- [Stated task]
In the entries below, the lines from the one with "nodes = build()" through the one with "bpy.data.objects.remove(obj)" are to be copied exactly; both ends count.

####

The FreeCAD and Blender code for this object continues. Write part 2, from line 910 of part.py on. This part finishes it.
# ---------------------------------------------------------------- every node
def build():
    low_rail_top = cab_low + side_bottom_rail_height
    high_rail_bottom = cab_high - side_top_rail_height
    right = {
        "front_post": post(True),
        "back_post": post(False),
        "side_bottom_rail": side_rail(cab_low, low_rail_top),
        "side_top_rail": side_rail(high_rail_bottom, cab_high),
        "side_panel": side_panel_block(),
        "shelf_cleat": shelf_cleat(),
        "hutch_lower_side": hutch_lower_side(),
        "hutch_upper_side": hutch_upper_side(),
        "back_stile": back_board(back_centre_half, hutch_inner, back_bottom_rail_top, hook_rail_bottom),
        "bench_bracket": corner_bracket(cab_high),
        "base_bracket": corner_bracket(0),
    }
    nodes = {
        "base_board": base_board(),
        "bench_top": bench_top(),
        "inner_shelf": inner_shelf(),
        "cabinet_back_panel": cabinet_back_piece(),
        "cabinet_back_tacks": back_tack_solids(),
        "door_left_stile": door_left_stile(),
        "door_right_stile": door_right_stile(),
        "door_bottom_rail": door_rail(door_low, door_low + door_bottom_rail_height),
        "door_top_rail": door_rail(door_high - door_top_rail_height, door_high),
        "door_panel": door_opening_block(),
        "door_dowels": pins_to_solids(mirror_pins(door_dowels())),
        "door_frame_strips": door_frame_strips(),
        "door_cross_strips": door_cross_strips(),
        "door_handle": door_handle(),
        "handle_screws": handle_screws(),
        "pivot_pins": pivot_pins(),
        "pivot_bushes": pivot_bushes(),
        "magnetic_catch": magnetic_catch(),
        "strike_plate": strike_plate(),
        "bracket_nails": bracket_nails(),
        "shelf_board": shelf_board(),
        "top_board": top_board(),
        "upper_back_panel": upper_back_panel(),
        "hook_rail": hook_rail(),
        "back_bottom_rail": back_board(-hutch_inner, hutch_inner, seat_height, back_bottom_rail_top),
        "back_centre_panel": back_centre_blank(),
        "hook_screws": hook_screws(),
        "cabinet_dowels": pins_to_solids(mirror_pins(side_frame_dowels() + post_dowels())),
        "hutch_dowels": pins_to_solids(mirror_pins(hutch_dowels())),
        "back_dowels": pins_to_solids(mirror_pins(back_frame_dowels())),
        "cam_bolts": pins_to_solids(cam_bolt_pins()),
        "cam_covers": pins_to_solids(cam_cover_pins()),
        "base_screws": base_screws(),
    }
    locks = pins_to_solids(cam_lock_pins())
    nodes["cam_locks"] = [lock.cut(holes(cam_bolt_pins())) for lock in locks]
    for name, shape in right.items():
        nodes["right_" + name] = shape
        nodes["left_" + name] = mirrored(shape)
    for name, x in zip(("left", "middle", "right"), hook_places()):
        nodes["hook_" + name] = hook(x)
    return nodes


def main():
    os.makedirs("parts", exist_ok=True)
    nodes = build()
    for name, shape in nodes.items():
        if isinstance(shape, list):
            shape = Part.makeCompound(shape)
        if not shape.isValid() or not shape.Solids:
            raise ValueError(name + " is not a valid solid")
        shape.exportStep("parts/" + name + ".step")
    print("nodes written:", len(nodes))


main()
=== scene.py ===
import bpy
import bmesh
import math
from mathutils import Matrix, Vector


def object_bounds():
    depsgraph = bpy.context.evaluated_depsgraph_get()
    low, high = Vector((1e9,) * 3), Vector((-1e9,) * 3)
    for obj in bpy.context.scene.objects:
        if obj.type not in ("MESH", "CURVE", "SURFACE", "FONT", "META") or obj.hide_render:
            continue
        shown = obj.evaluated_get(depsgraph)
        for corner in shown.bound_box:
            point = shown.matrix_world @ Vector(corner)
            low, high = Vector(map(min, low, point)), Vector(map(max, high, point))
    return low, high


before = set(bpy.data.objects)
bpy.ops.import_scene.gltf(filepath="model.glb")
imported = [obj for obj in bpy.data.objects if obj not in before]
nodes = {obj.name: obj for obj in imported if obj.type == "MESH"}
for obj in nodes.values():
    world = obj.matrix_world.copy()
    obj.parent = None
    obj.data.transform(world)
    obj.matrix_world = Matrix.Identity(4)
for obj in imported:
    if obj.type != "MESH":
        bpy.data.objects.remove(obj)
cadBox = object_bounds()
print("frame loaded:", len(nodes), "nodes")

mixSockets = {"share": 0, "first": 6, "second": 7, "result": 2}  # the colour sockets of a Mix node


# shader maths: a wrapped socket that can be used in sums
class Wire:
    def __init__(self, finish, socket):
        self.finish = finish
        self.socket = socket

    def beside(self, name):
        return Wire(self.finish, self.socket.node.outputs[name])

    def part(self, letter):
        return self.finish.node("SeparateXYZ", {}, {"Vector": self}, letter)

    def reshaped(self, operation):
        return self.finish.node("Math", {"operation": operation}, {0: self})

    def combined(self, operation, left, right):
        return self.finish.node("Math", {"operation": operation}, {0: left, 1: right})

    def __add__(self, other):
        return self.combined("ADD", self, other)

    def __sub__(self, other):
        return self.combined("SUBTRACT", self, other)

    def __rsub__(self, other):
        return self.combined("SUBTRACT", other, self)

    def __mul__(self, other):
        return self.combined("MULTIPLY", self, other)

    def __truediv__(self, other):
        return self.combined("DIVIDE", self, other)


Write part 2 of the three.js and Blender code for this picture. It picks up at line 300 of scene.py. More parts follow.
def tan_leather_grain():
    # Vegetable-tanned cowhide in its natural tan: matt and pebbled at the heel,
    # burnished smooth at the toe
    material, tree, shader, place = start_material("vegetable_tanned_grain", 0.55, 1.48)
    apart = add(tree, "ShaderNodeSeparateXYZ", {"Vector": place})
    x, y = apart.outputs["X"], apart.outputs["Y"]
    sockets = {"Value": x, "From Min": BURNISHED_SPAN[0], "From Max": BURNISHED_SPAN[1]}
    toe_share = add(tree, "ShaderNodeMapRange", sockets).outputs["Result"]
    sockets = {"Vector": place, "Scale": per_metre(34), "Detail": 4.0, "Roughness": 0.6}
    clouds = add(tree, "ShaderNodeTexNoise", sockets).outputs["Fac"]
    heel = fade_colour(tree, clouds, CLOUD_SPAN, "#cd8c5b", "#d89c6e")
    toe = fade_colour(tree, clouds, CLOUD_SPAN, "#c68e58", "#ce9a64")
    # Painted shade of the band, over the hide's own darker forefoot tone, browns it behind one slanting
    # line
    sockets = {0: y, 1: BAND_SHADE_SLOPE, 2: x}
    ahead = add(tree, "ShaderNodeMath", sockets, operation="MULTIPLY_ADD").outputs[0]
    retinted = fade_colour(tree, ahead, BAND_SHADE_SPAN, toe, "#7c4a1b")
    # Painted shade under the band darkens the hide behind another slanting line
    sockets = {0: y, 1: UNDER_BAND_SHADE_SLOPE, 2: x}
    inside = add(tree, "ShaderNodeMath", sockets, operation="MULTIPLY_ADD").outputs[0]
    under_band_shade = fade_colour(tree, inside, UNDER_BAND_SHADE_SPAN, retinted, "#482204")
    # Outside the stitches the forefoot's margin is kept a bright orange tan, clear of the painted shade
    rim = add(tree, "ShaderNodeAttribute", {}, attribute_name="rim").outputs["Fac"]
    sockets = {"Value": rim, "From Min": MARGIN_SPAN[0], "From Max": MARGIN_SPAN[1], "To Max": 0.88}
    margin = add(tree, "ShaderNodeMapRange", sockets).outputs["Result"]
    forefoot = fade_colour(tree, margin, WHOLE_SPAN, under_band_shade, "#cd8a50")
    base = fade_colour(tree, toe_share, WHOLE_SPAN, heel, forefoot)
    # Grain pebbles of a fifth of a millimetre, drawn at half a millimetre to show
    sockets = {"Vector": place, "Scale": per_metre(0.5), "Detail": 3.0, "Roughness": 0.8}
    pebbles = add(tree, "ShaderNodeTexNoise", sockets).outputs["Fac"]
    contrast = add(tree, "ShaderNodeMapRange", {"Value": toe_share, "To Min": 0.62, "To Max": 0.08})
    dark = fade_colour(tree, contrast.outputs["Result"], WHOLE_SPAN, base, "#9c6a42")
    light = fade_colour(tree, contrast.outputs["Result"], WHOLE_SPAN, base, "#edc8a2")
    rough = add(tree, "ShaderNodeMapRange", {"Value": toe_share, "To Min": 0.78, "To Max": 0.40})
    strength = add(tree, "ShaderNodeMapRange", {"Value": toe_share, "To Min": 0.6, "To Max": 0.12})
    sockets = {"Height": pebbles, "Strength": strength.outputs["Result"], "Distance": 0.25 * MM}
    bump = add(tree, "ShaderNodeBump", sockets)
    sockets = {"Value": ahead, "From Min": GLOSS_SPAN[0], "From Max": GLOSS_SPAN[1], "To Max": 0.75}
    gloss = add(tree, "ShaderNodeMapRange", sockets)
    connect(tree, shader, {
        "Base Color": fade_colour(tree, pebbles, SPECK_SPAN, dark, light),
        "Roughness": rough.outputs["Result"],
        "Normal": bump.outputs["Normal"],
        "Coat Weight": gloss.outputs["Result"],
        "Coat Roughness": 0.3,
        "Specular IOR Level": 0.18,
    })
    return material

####

- [Problem solution]
    nodes = build()
    for name, shape in nodes.items():
        if isinstance(shape, list):
            shape = Part.makeCompound(shape)
        if not shape.isValid() or not shape.Solids:
            raise ValueError(name + " is not a valid solid")
        shape.exportStep("parts/" + name + ".step")
    print("nodes written:", len(nodes))


main()
=== scene.py ===
import bpy
import bmesh
import math
from mathutils import Matrix, Vector


def object_bounds():
    depsgraph = bpy.context.evaluated_depsgraph_get()
    low, high = Vector((1e9,) * 3), Vector((-1e9,) * 3)
    for obj in bpy.context.scene.objects:
        if obj.type not in ("MESH", "CURVE", "SURFACE", "FONT", "META") or obj.hide_render:
            continue
        shown = obj.evaluated_get(depsgraph)
        for corner in shown.bound_box:
            point = shown.matrix_world @ Vector(corner)
            low, high = Vector(map(min, low, point)), Vector(map(max, high, point))
    return low, high


before = set(bpy.data.objects)
bpy.ops.import_scene.gltf(filepath="model.glb")
imported = [obj for obj in bpy.data.objects if obj not in before]
nodes = {obj.name: obj for obj in imported if obj.type == "MESH"}
for obj in nodes.values():
    world = obj.matrix_world.copy()
    obj.parent = None
    obj.data.transform(world)
    obj.matrix_world = Matrix.Identity(4)
for obj in imported:
    if obj.type != "MESH":
        bpy.data.objects.remove(obj)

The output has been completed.